The GCTRA has about 40 member companies, mostly in Cincinnati, but extending to Columbus, Ohio, northern Kentucky and Indiana. It recently imposed a geographic limitation of 120 miles distance from downtown Cincinnati, because people from Michigan and other states wanted to join. Proximity became an important issue because the key to the group's success is regular participation.

"If you're outside the area, you're just not going to participate as much as we'd like," says Wayne Mosley of Central Tool Rentals, who has served as group president five of the past six years. "We meet once a month, and that's where some of the other buying groups have faltered because they weren't able to keep up their meetings. Once the meetings stop, it's hard to stay in touch with people and hard to get salesmen involved and get these deals going."

The GCTRA, which purchased more than $1 million in goods last year from about a dozen key vendors and quite a few others that sell to the group less regularly, makes its acquisitions in a number of ways. Sometimes a group purchase is made and the vendor delivers to the various buyers directly. Other times a vendor drop-ships its shipment to one particular member and the other participants in the order pick up the equipment from that store.

Sales personnel and manufacturers' reps often attend monthly meetings to make presentations and offer deals to the membership. Whereas in the early days of the GCTRA, the group had to seek out opportunities and convince vendors to give them deals, now salespeople aggressively seek GCTRA business.

Member discounts generally average about 5 percent to 10 percent, but even more important is the free freight that vendors often provide because of the quantity of the orders. The groups' ability to obtain attractive terms is another advantage. Six by sixes - where the member companies get six months to make six payments - are an example of terms that enable buyers to earn enough revenue on the piece to cover payment by the time they've finished paying. Some vendors bill the group and the group bills the members, and some vendors bill the individual companies. Gayle Bruner, wife of Cincy Tool Rentals' Bob Bruner, who just took over the presidency from Mosley, handles the billing chores for the group, working out of a basement office in the Bruners' home, and getting paid a percentage of the amount billed as her salary.

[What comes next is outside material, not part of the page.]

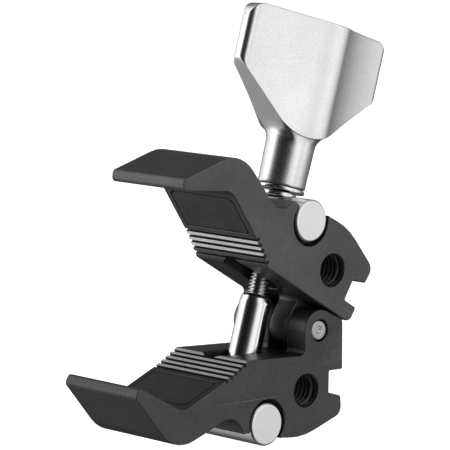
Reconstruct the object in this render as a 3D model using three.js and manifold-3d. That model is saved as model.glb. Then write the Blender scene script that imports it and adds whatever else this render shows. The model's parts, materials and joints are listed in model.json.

The four Cincinnati rental companies profiled in this issue - Cincy Tool Rentals, Central Tool Rentals, All American Rental Center and Brueneman Rentals - all credit GCTRA as having made a significant contribution to their success and continued viability. In an era of decreasing margins, the discounts and terms make buying much simpler. In fact, of the 40 GCTRA member companies, only a few have joined the American Rental Association's Member Buying Alliance because they feel they get better deals with GCTRA.

A byproduct of the GCTRA is the strong relationship among Cincinnati's rental center owners. They consider one another friendly competitors and, while they do compete for business, there is a more cooperative, less cutthroat atmosphere in their vying for contracts. Referrals to one another's stores are part of the common way of doing business, and several owners have sent their children to work at other companies for periods of time so that they could obtain a broader view of what the rental business is about.

The transference of small family business from one generation to the next is common in the rental industry and, to some degree, is an aspect that could face extinction in this age of corporate consolidation. All four of the owners profiled in the following pages have teenage sons who work part time for the family business, some taking roles of major responsibility. for example, Kevin Bruner, son of Jim Bruner, owner of All American Rental Center, has actually headed that company's tent division for summer periods, coordinating entire jobs.

However, none of the owners knows for sure if their children will continue in their business, and some are not sure they want them to. Whether they do may determine if these companies will be absorbed by consolidation in the coming years.

Whatever the fate of these particular families and rental companies, Cincinnati's rental businesses show that it is still possible to thrive as independent rental companies at the turn of the century. And while the new millennium is probably not going to mean the end of the world anyway, Mark Twain may have picked the right city to be in - at least as far as the rental industry is concerned. The world of the independent rental center will probably continue to thrive - for at least 10 more years.